Неслышно рысят всадники… Что им до узников, томящихся в равелинах — потомки, потомки вспомнят; неповторимый силуэт, очарование которого удваивается, утраивается гладью реки — ширина ее здесь словно бы высчитана до метра, — будит умиротворение…
Утверждая гармонию, будто бы существующую в мире, высокое искусство мгновенно приводит в равновесие мятежные эмоции смертных.
Мы перебрались на Невский, на угол аккуратной, ровненькой, но какой-то невразумительной, худосочной улицы, и заняли две комнаты в огромном коммунальном жилье, вытянутом по фасаду вдоль прославленного проспекта в виде внушительного «Г»: у самого основания буквы располагался парадный вход в квартиру, в конце перекладины ютились кухня и черный ход.
Мы перебрались на Невский, и я осваивал двор.
Это был обычный городской колодец. Незвонкая, слегка угрюмая тишина его изредка нарушалась подводами, привозившими разные разности в угловое «заведение» — позднее, уже на моей памяти, здесь откроется первый в городе кафетерий, штука сногсшибательная, по тогдашним масштабам, с неслыханным у нас дотоле самообслуживанием.
Я осваивал двор — то есть мрачно прыгал с булыжника на булыжник. Других детей поблизости не наблюдалось, да и не знал я пока никого. Играть в одиночестве было смертельно скучно — стекла, стекла кругом… Я жаждал любого развлечения.
Но вот послышалось «Поберегись!», раздался грохот колес, и в арке ворот показалась очередная подвода, запряженная крепенькой, очень симпатичной пегой лошадью; на подводе громоздились огромные фанерные кубы.

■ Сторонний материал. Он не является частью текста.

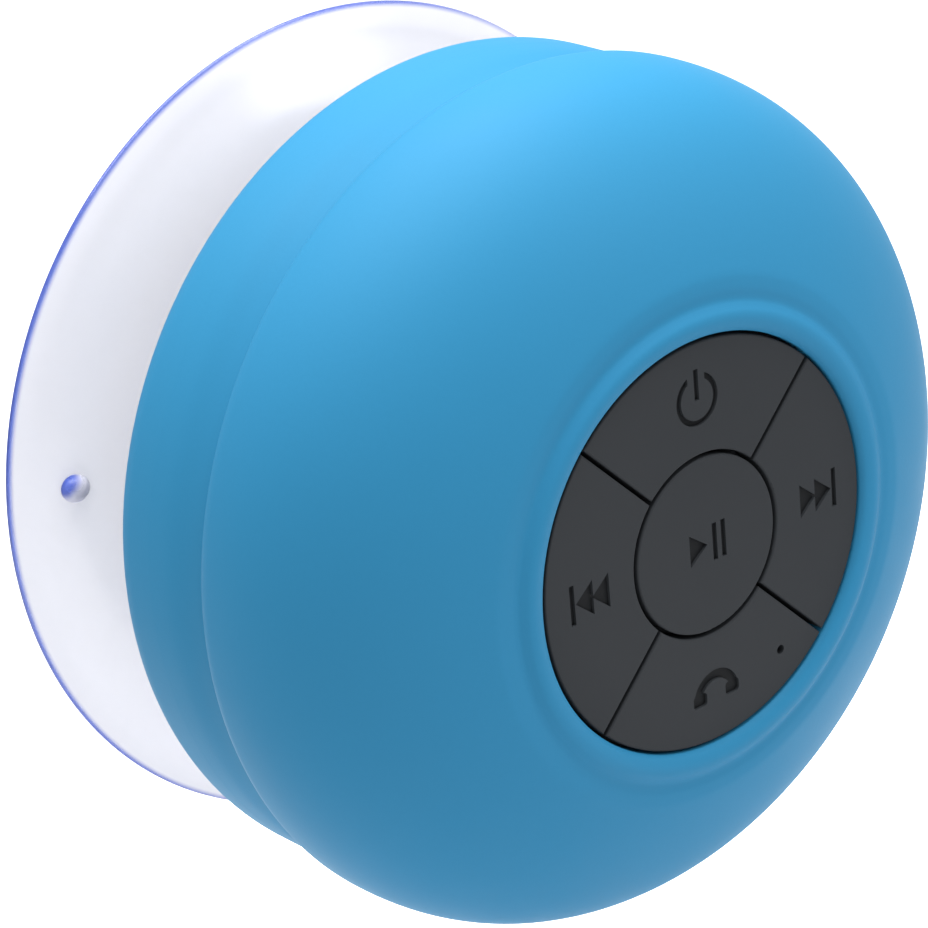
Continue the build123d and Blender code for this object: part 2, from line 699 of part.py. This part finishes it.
with BuildPart() as port_flap:
    plate_height = FLAP_TOP - HINGE_Z
    bar(FLAP_WIDTH, plate_height, (0, HINGE_Z + plate_height / 2), BACK - FLAP_THICKNESS, BACK)
    fillet(port_flap.edges().filter_by(Axis.Y).group_by(Axis.Z)[-1], 1.0)
    hinge_rod(HINGE_RADIUS, FLAP_WIDTH)
    hinge_rod(HINGE_PIN_RADIUS, 2 * HINGE_PIN_REACH)
    bar(8.6, 3.2, (0, PORT_Z), SOCKET_MOUTH + 0.05, BACK - FLAP_THICKNESS, 0.8)
finish(port_flap, "port_flap")


# --- Leads inside the case: pairs of round wires from board to board ---
def lead(points, bend):
    """One wire along points given as X, depth and Z."""
    route_points = [Vector(x, depth - FRONT, z) for x, depth, z in points]
    with BuildLine() as route:
        FilletPolyline(*route_points, radius=bend)
    with BuildSketch(Plane(origin=route_points[0], z_dir=route_points[1] - route_points[0])) as section:
        Circle(LEAD_RADIUS)
    sweep(section.sketch, path=route.line)


with BuildPart() as battery_leads:
    for x in (-3.0, 3.0):
        lead([(x, 12.2, 20.5), (x, 12.2, 23.4), (x, BOARD_BACK, 23.4)], 1.8)
finish(battery_leads, "battery_leads")

with BuildPart() as speaker_leads:
    for z in (-2.0, 2.0):
        lead([(21.8, FLANGE_FRONT - 1.0, z), (21.8, 22.0, z), (23.6, 16.0, z), (23.6, BOARD_BACK, z)], 4.0)
finish(speaker_leads, "speaker_leads")

with BuildPart() as charge_leads:
    for x in (-2.5, 2.5):
        board_end = [(x, 13.5, -23.3), (x, BOARD_BACK, -23.3)]
        lead([(x, 24.5, PORT_Z + 2.0), (x, 17.0, PORT_Z + 2.0)] + board_end, 3.0)
finish(charge_leads, "charge_leads")
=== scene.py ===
import json
import math

import bmesh
import bpy
from mathutils import Matrix, Vector


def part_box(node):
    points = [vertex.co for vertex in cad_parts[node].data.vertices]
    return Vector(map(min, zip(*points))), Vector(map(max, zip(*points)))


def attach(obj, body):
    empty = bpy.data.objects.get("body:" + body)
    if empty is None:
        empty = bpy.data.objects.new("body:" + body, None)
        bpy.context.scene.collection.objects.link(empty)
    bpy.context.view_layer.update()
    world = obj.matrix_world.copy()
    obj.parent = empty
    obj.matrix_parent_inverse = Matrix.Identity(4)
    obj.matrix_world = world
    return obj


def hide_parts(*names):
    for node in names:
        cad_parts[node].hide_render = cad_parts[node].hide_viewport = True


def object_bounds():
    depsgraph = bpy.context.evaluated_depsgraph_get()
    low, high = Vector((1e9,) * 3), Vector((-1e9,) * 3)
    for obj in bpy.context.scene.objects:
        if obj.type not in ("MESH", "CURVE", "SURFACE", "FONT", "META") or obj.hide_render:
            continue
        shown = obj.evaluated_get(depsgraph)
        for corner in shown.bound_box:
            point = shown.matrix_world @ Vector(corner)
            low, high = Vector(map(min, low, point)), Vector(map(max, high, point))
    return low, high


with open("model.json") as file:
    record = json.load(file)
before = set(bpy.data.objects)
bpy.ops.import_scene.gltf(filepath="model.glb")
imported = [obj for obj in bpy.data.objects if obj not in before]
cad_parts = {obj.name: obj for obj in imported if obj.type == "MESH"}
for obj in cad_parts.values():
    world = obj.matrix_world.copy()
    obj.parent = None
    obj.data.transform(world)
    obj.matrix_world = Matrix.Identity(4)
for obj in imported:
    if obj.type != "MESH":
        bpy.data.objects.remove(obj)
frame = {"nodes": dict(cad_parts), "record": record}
cad_low, cad_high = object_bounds()

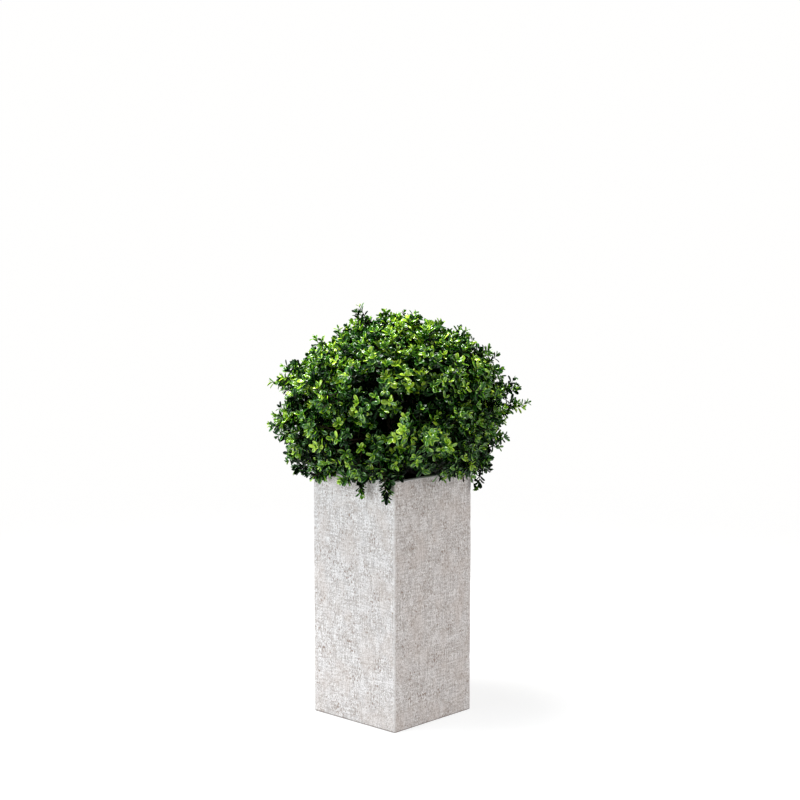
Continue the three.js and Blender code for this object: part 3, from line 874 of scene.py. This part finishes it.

Возчик лихо подвернул к заднему входу в «заведение», пропел неизменное «Тпру-у-у!» — и скрылся за дверью.
Мы с конягой остались одни.
Лишь недавно вернувшись из поездки в деревню, я считал всех лошадей друзьями; не медля ни секунды, я отправился знакомиться.
Беседой с лошадкой и закончился бы, вероятно, этот эпизод, если бы, пробираясь между телегой и стеной дома, я не заметил вдруг, что из трещины, образовавшейся возле рейчатой грани одного из кубов, торчит что-то яркое.
Популярную в те годы карамель в бумажной обертке я распознал мгновенно.
И — замер на месте. Мысли мои тоже потеряли, казалось, способность двигаться; привычно журчавший ручеек неимоверно быстро застывал, образуя студенистую, клейкую массу.
Совершенно не контролируя свои действия — тем более не управляя ими, — я приблизился к подводе вплотную и сунул в щель ящика палец. Лошадь была забыта.
Жили мы трудно, я не был избалован ни капельки, и конфета сама по себе представляла для меня бесспорную ценность.
Но дело было не только в желании полакомиться. Просто вещь, попавшая в поле моего зрения, оказавшаяся досягаемой и не охраняемая никем, была и моей вещью.
Ничьей, а потому и моей тоже.
Настойчиво работая пальцем, я без труда развернул карамельку в нужном направлении — вдоль щели. Я ощущал уже ее вкус, прекрасно мне знакомый.